Пришлось вписать вместо себя Мишу Ковалева. Мы все называли его не Михаил, а именно ласково — Миша. В Степном он возглавлял спортивно-массовую работу среди молодежи, на фронте проводил политинформации, выпускал боевые листки, помогал мне обеспечивать выполнение боевых задач. Среднего роста, лобастый, поразительно выносливый, ходил, раскачиваясь всем корпусом. На лыжных гонках на большие дистанции он всегда вырывал у меня победу на последних километрах. Почти всю дистанцию идет враскачку, потом спохватится, и завихрится снег за его спиной с нарастающей силой до самого финиша. Прибежит, переведет дыхание и готов к новому броску, или еще затеет борьбу. Боролся он по-медвежьи: сграбастает сильными руками, оторвет от земли и ходит по кругу, пока его противник не закричит «сдаюсь». И здесь, в батальоне, Миша устраивал в морозные утренники такие обогревы на снегу — вроде зарядки. На рукаве гимнастерки звездочка, на петлицах четыре треугольника — заместитель политрука по званию и должности.
Я не включил его в первый вариант списка, рассчитывая, что он заменит меня, если не вернусь. К тому же в день призыва его мать, Ксения Прохоровна Ковалева, наказывала мне:
— Ванятко, маво Мишутку придерживай, бывает, шибко азарту поддается, круглой сиротой оставит...

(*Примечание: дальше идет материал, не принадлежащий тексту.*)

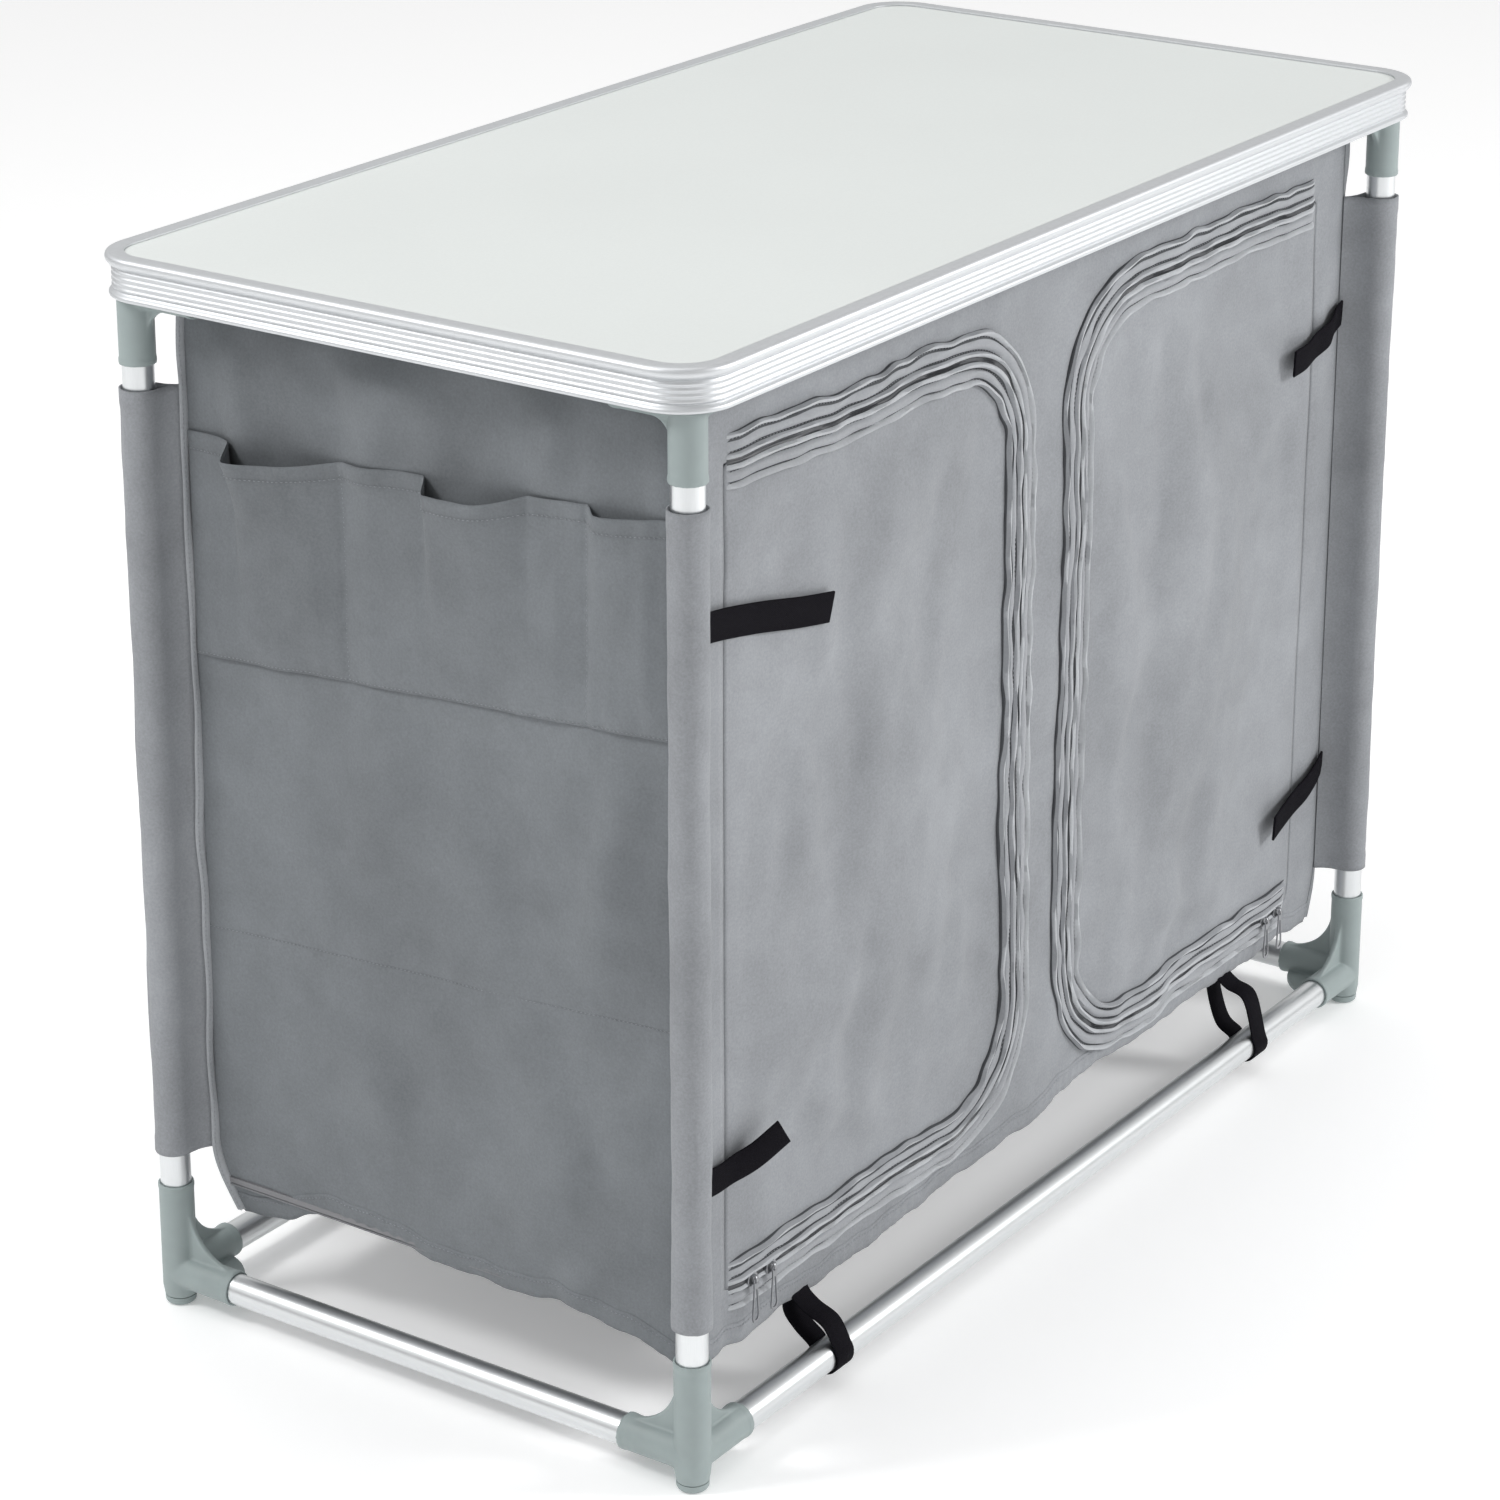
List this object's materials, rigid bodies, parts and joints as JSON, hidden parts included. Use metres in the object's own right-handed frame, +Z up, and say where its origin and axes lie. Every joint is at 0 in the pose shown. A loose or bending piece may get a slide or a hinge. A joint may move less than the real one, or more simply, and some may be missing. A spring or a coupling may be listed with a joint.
{
  "type": "camp kitchen table",
  "caption": "Camping kitchen stand: lift-off worktop on a push-fit tube frame over a zipped two-door fabric cupboard with end pockets.",
  "frame": {"origin": "on the ground under the middle of the table", "axes": "+Z up, long side along X, doors face -Y, end pockets face -X"},
  "size_m": [0.98, 0.5, 0.78],
  "materials": {
    "board": "matt white laminate on fibreboard",
    "rim": "satin anodised extrusion",
    "tube": "brushed anodised tube",
    "moulding": "grey-green moulded plastic",
    "fabric_front": "mid-grey coated polyester",
    "fabric_end": "dark grey coated polyester",
    "liner": "plain woven lining",
    "stiffener": "hollow plastic sheet",
    "webbing": "black woven tape",
    "zip_tape": "woven zip tape with moulded coil",
    "metal": "nickel-plated die casting"
  },
  "bodies": {
    "frame": {"foot_caps": "moulding", "leg_front_left": "tube", "lower_connector_front_left": "moulding", "upper_connector_front_left": "moulding", "leg_sleeve_front_left": "fabric_front", "leg_front_right": "tube", "lower_connector_front_right": "moulding", "upper_connector_front_right": "moulding", "leg_sleeve_front_right": "fabric_front", "leg_back_left": "tube", "lower_connector_back_left": "moulding", "upper_connector_back_left": "moulding", "leg_sleeve_back_left": "fabric_front", "leg_back_right": "tube", "lower_connector_back_right": "moulding", "upper_connector_back_right": "moulding", "leg_sleeve_back_right": "fabric_front", "lower_rail_front": "tube", "lower_rail_back": "tube", "lower_rail_left": "tube", "lower_rail_right": "tube", "upper_rail_front": "tube", "upper_rail_back": "tube", "upper_rail_left": "tube", "upper_rail_right": "tube", "front_panel": "fabric_front", "back_panel": "fabric_front", "top_panel": "fabric_front", "end_panel_left": "fabric_end", "end_panel_right": "fabric_end", "pocket_strip": "fabric_end", "floor_panel": "liner", "shelf_panels": "liner", "divider": "liner", "floor_boards": "stiffener", "shelf_boards": "stiffener", "strap_anchors": "webbing", "tube_loops": "webbing", "zip_panel_half_left": "zip_tape", "zip_panel_half_right": "zip_tape"},
    "table_top": {"table_board": "board", "table_rim": "rim", "corner_rests": "moulding"},
    "door_left": {"door_left": "fabric_front", "zip_door_half_left": "zip_tape", "door_straps_left": "webbing"},
    "slider_left_outer": {"zip_slider_left_outer": "metal"},
    "pull_left_outer": {"zip_pull_left_outer": "metal"},
    "slider_left_inner": {"zip_slider_left_inner": "metal"},
    "pull_left_inner": {"zip_pull_left_inner": "metal"},
    "door_right": {"door_right": "fabric_front", "zip_door_half_right": "zip_tape", "door_straps_right": "webbing"},
    "slider_right_outer": {"zip_slider_right_outer": "metal"},
    "pull_right_outer": {"zip_pull_right_outer": "metal"},
    "slider_right_inner": {"zip_slider_right_inner": "metal"},
    "pull_right_inner": {"zip_pull_right_inner": "metal"}
  },
  "joints": [
    {"name": "table_top_lift", "type": "slide", "parent": "frame", "child": "table_top", "axis": [0, 0, 1], "range_m": [0, 0.06]},
    {"name": "door_left_swing", "type": "hinge", "parent": "frame", "child": "door_left", "pos_m": [-0.398, -0.204, 0.4], "axis": [0, 0, 1], "range_deg": [-115, 0]},
    {"name": "slider_left_outer_slide", "type": "slide", "parent": "door_left", "child": "slider_left_outer", "axis": [1, 0, 0], "range_m": [0, 0.008]},
    {"name": "pull_left_outer_swing", "type": "hinge", "parent": "slider_left_outer", "child": "pull_left_outer", "pos_m": [-0.372, -0.2118, 0.108], "axis": [1, 0, 0], "range_deg": [-80, 0]},
    {"name": "slider_left_inner_slide", "type": "slide", "parent": "door_left", "child": "slider_left_inner", "axis": [1, 0, 0], "range_m": [0, 0.22]},
    {"name": "pull_left_inner_swing", "type": "hinge", "parent": "slider_left_inner", "child": "pull_left_inner", "pos_m": [-0.35, -0.2118, 0.108], "axis": [1, 0, 0], "range_deg": [-80, 0]},
    {"name": "door_right_swing", "type": "hinge", "parent": "frame", "child": "door_right", "pos_m": [0.398, -0.204, 0.4], "axis": [0, 0, 1], "range_deg": [0, 115]},
    {"name": "slider_right_outer_slide", "type": "slide", "parent": "door_right", "child": "slider_right_outer", "axis": [-1, 0, 0], "range_m": [0, 0.008]},
    {"name": "pull_right_outer_swing", "type": "hinge", "parent": "slider_right_outer", "child": "pull_right_outer", "pos_m": [0.372, -0.2118, 0.108], "axis": [1, 0, 0], "range_deg": [-80, 0]},
    {"name": "slider_right_inner_slide", "type": "slide", "parent": "door_right", "child": "slider_right_inner", "axis": [-1, 0, 0], "range_m": [0, 0.22]},
    {"name": "pull_right_inner_swing", "type": "hinge", "parent": "slider_right_inner", "child": "pull_right_inner", "pos_m": [0.35, -0.2118, 0.108], "axis": [1, 0, 0], "range_deg": [-80, 0]}
  ]
}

Ушли мои комсомольцы в разведотдел штаба дивизии уточнить задачу. Лучшие лыжники района и батальона. Комиссар дивизии «отлучил» меня от них. Досадно и обидно. Я пытался доказать ему, что я с семи лет на лыжах, родился и вырос в снежной тайге. Отец работал на прииске, жили мы в бараке дражного поселка, в шести километрах от рудника, где была средняя школа. Выпадал первый снег, и я вставал на лыжи. В школу и домой — через перевал на лыжах. С первого класса до окончания десятилетки так натренировался, что самые опытные таежные лыжники уступали мне дорожку. А когда решением обкома комсомола перевели меня на комсомольскую работу в Степной район, я стал заводилой лыжных гонок, военизированных переходов по всему району, из села в село, с полной выкладкой, с ночевками в сугробах. А тут вроде дисквалифицировали.